Goal: Give the number of lines containing the word "with", and nothing else.

Given material:
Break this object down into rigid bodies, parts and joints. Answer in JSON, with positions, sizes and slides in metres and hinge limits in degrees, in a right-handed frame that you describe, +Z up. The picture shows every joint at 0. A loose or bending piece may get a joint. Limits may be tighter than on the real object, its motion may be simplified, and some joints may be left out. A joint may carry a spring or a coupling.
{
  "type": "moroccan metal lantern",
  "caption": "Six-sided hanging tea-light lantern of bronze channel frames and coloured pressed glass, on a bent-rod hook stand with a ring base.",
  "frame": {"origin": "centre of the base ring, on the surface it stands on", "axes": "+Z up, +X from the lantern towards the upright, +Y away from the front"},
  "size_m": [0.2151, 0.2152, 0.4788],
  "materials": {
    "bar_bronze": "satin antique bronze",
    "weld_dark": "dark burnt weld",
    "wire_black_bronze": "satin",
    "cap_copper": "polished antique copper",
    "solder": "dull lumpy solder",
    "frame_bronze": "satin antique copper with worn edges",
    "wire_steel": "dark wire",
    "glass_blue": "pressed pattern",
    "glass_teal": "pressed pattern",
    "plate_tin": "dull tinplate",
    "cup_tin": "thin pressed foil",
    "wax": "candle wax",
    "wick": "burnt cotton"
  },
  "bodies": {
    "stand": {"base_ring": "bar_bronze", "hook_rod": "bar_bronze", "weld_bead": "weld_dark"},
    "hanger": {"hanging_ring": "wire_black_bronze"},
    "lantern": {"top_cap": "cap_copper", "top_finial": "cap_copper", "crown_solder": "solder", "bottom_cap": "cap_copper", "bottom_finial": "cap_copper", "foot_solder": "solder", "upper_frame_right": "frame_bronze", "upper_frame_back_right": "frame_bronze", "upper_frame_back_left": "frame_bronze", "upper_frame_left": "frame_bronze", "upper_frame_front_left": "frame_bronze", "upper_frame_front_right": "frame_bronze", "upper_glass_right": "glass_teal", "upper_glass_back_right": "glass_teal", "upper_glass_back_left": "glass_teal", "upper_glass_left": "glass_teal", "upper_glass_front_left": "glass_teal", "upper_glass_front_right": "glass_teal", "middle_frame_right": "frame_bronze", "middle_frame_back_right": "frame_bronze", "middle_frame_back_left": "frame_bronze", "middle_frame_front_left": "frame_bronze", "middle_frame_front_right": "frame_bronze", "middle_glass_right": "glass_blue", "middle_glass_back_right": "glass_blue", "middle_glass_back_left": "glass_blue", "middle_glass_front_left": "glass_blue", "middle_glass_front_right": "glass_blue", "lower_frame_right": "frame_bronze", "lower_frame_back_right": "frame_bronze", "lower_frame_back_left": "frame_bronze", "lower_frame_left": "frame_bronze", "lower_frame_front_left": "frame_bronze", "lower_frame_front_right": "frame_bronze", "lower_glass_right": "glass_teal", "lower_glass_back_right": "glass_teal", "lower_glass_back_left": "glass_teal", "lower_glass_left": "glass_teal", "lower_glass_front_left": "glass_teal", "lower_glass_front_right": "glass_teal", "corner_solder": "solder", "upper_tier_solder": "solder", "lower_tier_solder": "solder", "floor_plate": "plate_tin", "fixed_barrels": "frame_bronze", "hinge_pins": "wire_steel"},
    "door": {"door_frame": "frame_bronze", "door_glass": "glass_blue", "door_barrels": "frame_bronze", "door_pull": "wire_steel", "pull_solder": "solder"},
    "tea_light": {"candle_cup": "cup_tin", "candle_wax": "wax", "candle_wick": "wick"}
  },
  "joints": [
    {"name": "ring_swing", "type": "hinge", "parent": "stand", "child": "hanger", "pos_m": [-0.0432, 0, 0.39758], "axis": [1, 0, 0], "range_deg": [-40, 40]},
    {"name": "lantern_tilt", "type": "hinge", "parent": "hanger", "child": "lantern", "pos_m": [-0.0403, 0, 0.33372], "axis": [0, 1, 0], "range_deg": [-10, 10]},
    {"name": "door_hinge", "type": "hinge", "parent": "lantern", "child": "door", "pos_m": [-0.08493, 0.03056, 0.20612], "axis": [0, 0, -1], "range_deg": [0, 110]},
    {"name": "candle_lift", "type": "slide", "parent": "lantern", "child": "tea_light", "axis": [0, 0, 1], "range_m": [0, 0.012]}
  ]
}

Solution: 3